OBJECTIVE:
Copy out each line of the material below with no changes.

— BEGIN COLLECTED MATERIAL —

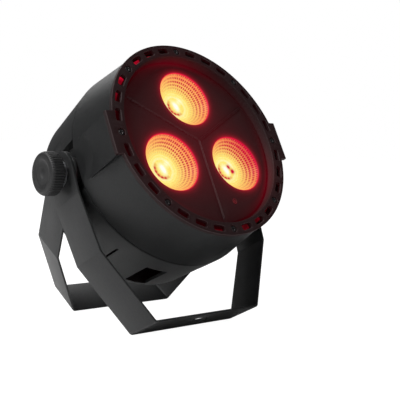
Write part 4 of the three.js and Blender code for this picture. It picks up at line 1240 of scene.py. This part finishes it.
class PARCAN_OT_shells(bpy.types.Operator):
    """Make the two halves of the barrel"""
    bl_idname = "parcan.shells"
    bl_label = "Shells"

    def execute(self, context):
        make_front_shell()
        make_rear_shell()
        return {"FINISHED"}


class PARCAN_OT_knobs(bpy.types.Operator):
    """Make the two ribbed clamp knobs"""
    bl_idname = "parcan.knobs"
    bl_label = "Knobs"

    def execute(self, context):
        make_knobs()
        return {"FINISHED"}


class PARCAN_OT_yokes(bpy.types.Operator):
    """Make the two bent yokes"""
    bl_idname = "parcan.yokes"
    bl_label = "Yokes"

    def execute(self, context):
        make_yokes()
        return {"FINISHED"}


class PARCAN_OT_display(bpy.types.Operator):
    """Make the display's lit digits"""
    bl_idname = "parcan.display"
    bl_label = "Display digits"

    def execute(self, context):
        make_digits()
        return {"FINISHED"}


class PARCAN_OT_stage(bpy.types.Operator):
    """Make the floor, the lights and the camera"""
    bl_idname = "parcan.stage"
    bl_label = "Stage"

    def execute(self, context):
        make_stage()
        return {"FINISHED"}


OPERATORS = (PARCAN_OT_materials, PARCAN_OT_bezel, PARCAN_OT_face, PARCAN_OT_lenses, PARCAN_OT_shells,
             PARCAN_OT_knobs, PARCAN_OT_yokes, PARCAN_OT_display, PARCAN_OT_stage)


class PARCAN_PT_sidebar(bpy.types.Panel):
    """Lists the makers of the light's pieces"""
    bl_idname = "PARCAN_PT_sidebar"
    bl_label = "Par can light"
    bl_space_type = "VIEW_3D"
    bl_region_type = "UI"
    bl_category = "Par can"

    def draw(self, context):
        for operator in OPERATORS:
            self.layout.operator(operator.bl_idname)


CLASSES = (BezelSizes, FaceSizes, ShellSizes, ClampSizes, FrontYokeSizes, RearYokeSizes, Finishes, ParCan,
           *OPERATORS, PARCAN_PT_sidebar)


def register():
    for entry in CLASSES:
        bpy.utils.register_class(entry)
    bpy.types.Scene.par_can = PointerProperty(type=ParCan)


def unregister():
    del bpy.types.Scene.par_can
    for entry in reversed(CLASSES):
        bpy.utils.unregister_class(entry)


def main():
    register()
    for operator in OPERATORS:
        group, name = operator.bl_idname.split(".")
        getattr(getattr(bpy.ops, group), name)()


if __name__ == "__main__":
    main()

— END COLLECTED MATERIAL —

TASK OUTPUT:
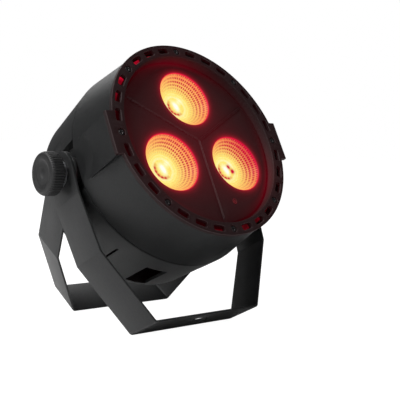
Write part 4 of the three.js and Blender code for this picture. It picks up at line 1240 of scene.py. This part finishes it.
class PARCAN_OT_shells(bpy.types.Operator):
    """Make the two halves of the barrel"""
    bl_idname = "parcan.shells"
    bl_label = "Shells"

    def execute(self, context):
        make_front_shell()
        make_rear_shell()
        return {"FINISHED"}


class PARCAN_OT_knobs(bpy.types.Operator):
    """Make the two ribbed clamp knobs"""
    bl_idname = "parcan.knobs"
    bl_label = "Knobs"

    def execute(self, context):
        make_knobs()
        return {"FINISHED"}


class PARCAN_OT_yokes(bpy.types.Operator):
    """Make the two bent yokes"""
    bl_idname = "parcan.yokes"
    bl_label = "Yokes"

    def execute(self, context):
        make_yokes()
        return {"FINISHED"}


class PARCAN_OT_display(bpy.types.Operator):
    """Make the display's lit digits"""
    bl_idname = "parcan.display"
    bl_label = "Display digits"

    def execute(self, context):
        make_digits()
        return {"FINISHED"}


class PARCAN_OT_stage(bpy.types.Operator):
    """Make the floor, the lights and the camera"""
    bl_idname = "parcan.stage"
    bl_label = "Stage"

    def execute(self, context):
        make_stage()
        return {"FINISHED"}


OPERATORS = (PARCAN_OT_materials, PARCAN_OT_bezel, PARCAN_OT_face, PARCAN_OT_lenses, PARCAN_OT_shells,
             PARCAN_OT_knobs, PARCAN_OT_yokes, PARCAN_OT_display, PARCAN_OT_stage)


class PARCAN_PT_sidebar(bpy.types.Panel):
    """Lists the makers of the light's pieces"""
    bl_idname = "PARCAN_PT_sidebar"
    bl_label = "Par can light"
    bl_space_type = "VIEW_3D"
    bl_region_type = "UI"
    bl_category = "Par can"

    def draw(self, context):
        for operator in OPERATORS:
            self.layout.operator(operator.bl_idname)


CLASSES = (BezelSizes, FaceSizes, ShellSizes, ClampSizes, FrontYokeSizes, RearYokeSizes, Finishes, ParCan,
           *OPERATORS, PARCAN_PT_sidebar)


def register():
    for entry in CLASSES:
        bpy.utils.register_class(entry)
    bpy.types.Scene.par_can = PointerProperty(type=ParCan)


def unregister():
    del bpy.types.Scene.par_can
    for entry in reversed(CLASSES):
        bpy.utils.unregister_class(entry)


def main():
    register()
    for operator in OPERATORS:
        group, name = operator.bl_idname.split(".")
        getattr(getattr(bpy.ops, group), name)()


if __name__ == "__main__":
    main()